■ **SHORT EXERCISE**
Go from the first line to the line with "of the skin's" and return those lines verbatim, ends included.

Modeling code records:
_____

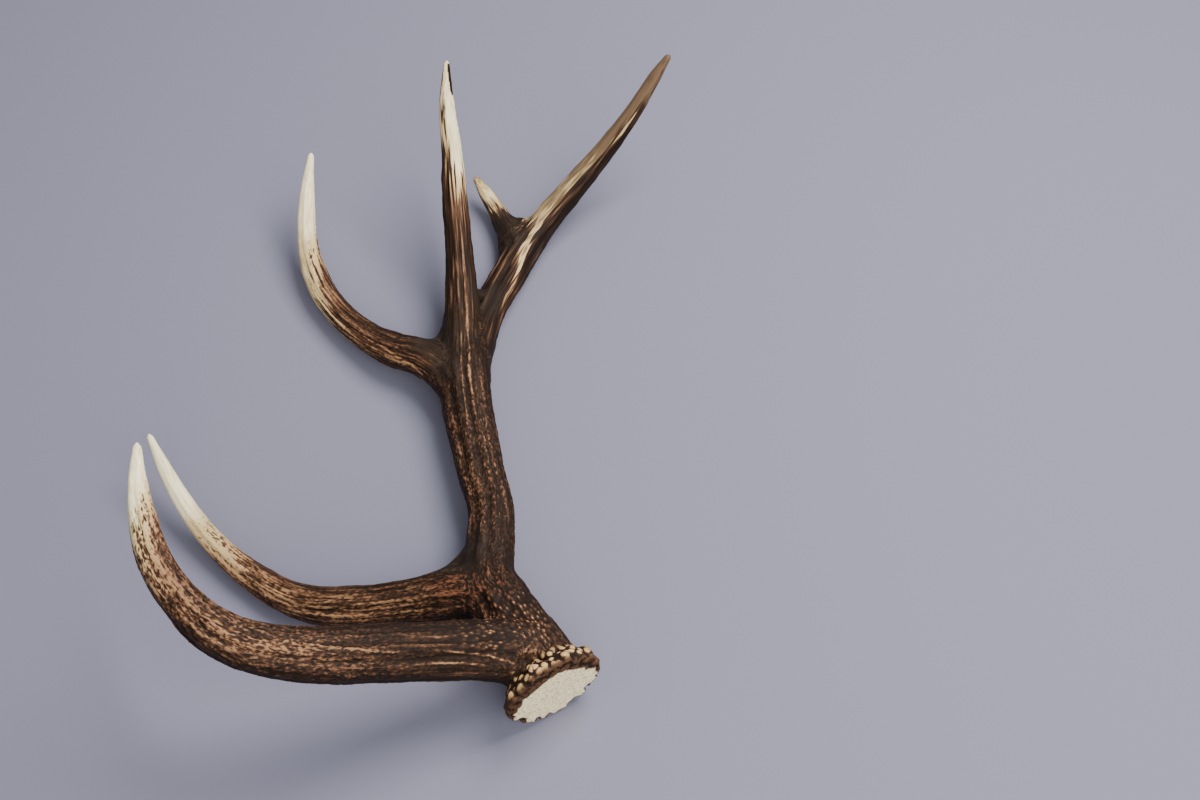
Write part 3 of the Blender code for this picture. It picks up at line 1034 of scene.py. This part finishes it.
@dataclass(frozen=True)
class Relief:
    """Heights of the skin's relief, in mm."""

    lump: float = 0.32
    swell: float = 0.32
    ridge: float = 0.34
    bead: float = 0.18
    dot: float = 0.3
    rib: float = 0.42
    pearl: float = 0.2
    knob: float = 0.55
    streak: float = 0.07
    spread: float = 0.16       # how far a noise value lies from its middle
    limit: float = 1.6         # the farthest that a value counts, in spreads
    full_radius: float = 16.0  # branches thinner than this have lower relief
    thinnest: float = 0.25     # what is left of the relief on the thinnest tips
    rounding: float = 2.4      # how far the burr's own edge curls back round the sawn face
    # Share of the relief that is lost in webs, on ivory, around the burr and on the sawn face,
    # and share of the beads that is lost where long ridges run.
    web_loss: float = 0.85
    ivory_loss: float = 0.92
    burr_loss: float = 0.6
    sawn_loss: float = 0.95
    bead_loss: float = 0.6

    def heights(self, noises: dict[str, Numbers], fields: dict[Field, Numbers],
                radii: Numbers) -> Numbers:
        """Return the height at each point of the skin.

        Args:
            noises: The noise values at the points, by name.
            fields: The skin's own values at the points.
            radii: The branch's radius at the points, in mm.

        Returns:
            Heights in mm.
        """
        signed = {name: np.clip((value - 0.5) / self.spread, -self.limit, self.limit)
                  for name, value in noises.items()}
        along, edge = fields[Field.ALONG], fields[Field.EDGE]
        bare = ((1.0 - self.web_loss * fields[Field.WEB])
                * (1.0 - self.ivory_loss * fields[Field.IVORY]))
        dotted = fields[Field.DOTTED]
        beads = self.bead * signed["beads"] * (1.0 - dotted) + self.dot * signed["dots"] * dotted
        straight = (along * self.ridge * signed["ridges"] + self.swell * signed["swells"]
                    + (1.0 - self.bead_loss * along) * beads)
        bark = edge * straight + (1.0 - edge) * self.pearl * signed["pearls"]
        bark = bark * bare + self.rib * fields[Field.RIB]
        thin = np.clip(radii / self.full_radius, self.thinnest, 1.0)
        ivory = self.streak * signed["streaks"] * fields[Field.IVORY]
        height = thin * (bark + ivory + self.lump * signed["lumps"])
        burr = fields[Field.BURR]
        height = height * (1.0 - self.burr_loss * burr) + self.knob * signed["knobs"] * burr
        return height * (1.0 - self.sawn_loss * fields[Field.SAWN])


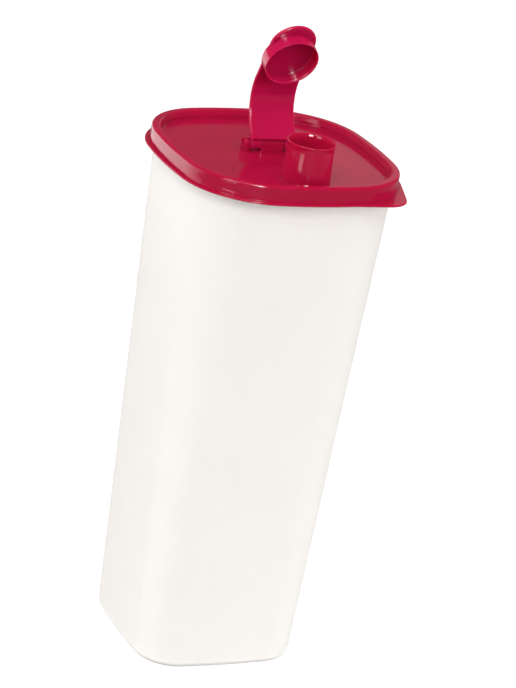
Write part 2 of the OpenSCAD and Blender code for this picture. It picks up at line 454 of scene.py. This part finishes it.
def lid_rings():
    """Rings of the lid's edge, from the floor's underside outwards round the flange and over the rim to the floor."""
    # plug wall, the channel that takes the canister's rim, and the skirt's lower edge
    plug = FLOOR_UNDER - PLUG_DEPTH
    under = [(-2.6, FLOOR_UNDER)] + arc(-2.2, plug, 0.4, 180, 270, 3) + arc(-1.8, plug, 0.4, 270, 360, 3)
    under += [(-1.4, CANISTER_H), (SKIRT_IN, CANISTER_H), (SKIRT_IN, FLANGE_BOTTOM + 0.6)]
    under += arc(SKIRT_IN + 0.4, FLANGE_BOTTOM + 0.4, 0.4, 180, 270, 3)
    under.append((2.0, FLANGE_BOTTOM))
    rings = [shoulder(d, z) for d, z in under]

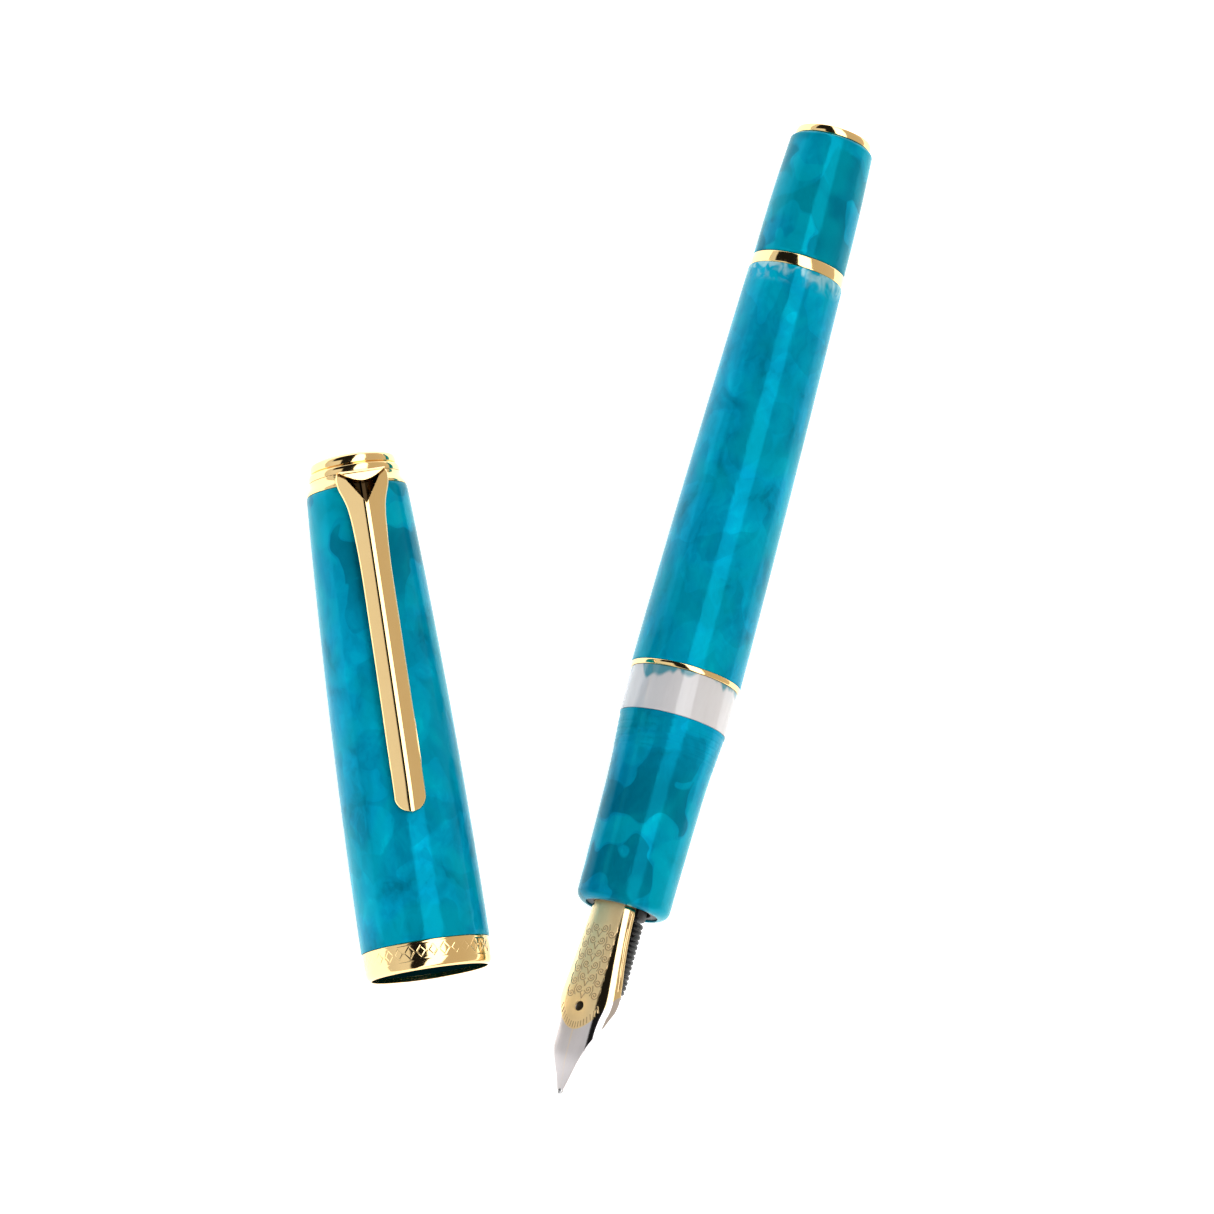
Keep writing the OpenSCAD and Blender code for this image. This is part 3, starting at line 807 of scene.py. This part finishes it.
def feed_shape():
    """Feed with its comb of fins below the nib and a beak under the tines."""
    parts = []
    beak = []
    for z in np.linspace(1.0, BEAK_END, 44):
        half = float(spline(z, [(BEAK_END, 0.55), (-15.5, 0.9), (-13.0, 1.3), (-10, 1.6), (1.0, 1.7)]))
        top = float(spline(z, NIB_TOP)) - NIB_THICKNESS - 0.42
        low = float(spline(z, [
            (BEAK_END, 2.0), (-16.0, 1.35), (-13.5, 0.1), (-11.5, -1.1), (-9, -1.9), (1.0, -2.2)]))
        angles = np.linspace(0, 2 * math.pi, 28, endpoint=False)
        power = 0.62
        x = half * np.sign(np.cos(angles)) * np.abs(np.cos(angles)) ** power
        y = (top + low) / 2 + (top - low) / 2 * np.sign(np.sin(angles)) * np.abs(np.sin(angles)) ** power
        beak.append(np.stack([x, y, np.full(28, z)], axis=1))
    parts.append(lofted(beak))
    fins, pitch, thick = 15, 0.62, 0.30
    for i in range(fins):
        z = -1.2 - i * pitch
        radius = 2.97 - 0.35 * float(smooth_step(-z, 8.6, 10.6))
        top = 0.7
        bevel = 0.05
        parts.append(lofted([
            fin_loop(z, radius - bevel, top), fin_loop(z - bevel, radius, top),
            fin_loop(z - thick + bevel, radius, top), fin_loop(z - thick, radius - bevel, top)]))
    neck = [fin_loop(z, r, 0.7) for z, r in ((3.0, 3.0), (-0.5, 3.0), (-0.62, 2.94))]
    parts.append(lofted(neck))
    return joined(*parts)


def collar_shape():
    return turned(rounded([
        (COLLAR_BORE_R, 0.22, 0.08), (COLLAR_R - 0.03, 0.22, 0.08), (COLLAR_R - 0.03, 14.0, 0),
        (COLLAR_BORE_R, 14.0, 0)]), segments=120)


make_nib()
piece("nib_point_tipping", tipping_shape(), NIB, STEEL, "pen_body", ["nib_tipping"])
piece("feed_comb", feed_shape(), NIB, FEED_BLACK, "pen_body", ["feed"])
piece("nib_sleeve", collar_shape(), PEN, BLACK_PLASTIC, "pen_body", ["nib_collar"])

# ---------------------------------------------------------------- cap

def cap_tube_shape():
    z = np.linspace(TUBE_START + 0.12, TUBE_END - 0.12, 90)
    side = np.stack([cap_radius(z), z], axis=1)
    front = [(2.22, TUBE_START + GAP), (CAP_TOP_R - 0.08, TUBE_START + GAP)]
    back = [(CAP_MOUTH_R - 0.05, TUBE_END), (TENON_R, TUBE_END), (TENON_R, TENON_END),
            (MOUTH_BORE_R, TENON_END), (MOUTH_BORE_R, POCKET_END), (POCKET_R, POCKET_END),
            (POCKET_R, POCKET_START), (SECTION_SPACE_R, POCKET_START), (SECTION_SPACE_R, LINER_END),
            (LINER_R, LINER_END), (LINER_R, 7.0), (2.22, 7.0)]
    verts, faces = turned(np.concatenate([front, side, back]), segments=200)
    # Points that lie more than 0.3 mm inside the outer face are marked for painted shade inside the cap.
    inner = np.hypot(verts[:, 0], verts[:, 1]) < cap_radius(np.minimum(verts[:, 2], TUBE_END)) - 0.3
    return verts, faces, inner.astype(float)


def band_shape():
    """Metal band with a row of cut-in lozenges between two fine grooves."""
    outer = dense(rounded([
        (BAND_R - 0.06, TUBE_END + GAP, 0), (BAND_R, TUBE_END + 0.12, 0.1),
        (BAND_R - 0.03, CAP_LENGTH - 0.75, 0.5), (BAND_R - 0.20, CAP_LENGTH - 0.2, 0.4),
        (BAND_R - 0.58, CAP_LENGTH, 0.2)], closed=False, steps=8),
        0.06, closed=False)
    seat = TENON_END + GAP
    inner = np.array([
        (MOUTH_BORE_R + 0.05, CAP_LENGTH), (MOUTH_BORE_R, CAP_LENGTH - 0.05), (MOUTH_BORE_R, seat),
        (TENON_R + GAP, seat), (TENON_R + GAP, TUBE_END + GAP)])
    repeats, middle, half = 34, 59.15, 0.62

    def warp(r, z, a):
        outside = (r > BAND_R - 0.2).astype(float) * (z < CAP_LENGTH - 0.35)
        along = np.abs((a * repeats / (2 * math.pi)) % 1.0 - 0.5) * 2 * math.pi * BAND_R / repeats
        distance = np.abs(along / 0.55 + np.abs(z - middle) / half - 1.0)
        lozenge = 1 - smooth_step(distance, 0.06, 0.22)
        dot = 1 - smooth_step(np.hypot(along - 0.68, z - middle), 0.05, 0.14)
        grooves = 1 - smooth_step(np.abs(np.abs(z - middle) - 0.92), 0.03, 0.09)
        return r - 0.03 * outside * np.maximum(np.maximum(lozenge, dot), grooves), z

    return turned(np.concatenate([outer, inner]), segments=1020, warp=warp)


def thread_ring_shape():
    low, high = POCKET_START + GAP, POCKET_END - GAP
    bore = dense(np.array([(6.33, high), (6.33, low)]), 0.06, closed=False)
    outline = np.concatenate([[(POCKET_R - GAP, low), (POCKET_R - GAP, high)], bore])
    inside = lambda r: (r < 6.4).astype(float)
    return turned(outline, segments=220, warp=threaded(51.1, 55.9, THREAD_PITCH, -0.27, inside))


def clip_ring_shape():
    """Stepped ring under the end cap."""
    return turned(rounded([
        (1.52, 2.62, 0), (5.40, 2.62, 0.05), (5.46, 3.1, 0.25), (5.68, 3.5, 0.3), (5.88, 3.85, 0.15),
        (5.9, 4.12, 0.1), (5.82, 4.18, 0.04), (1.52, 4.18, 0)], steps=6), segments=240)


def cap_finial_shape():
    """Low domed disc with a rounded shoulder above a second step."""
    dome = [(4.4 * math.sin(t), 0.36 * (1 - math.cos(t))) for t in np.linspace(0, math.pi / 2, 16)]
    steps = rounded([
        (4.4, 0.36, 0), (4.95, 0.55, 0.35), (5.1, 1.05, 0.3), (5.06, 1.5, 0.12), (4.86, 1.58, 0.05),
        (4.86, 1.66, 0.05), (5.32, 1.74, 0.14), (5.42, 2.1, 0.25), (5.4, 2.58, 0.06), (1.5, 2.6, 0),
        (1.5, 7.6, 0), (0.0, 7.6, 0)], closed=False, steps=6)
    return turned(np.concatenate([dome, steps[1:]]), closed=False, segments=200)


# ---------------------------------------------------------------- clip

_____

■ **SOLUTION FOR THIS PROBLEM**
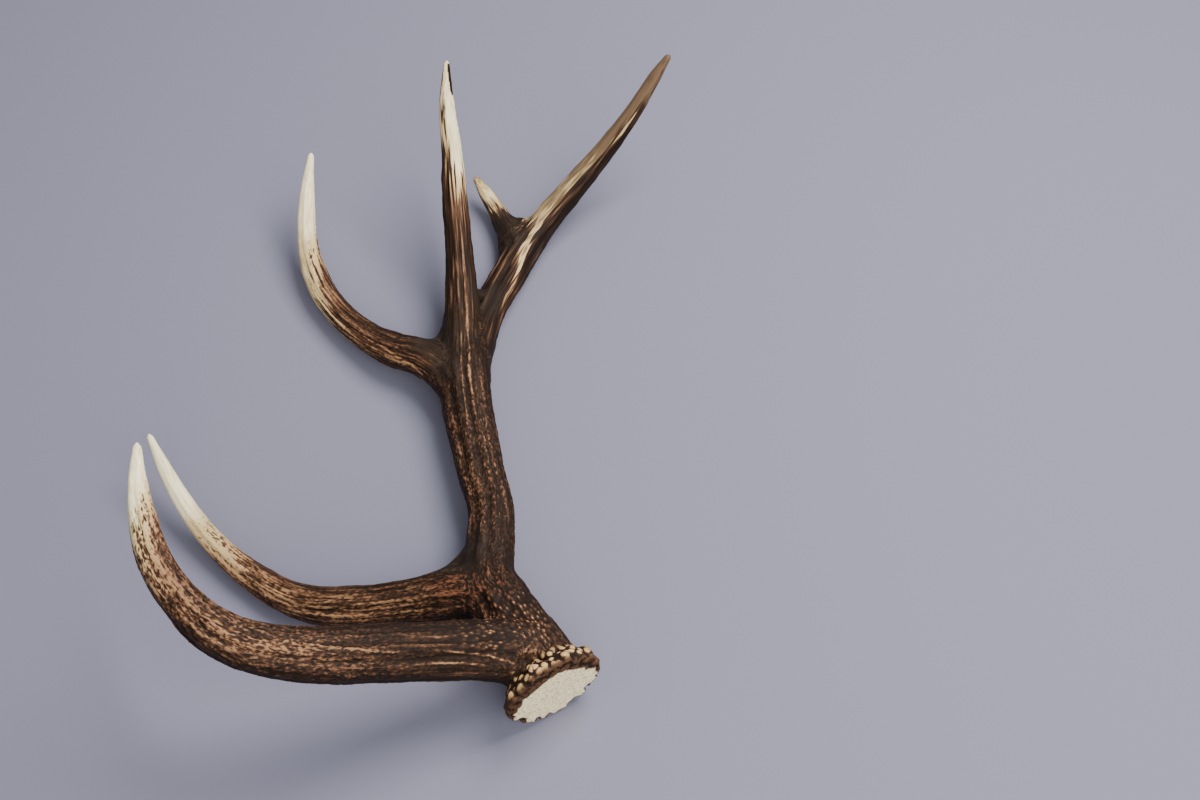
Write part 3 of the Blender code for this picture. It picks up at line 1034 of scene.py. This part finishes it.
@dataclass(frozen=True)
class Relief:
    """Heights of the skin's relief, in mm."""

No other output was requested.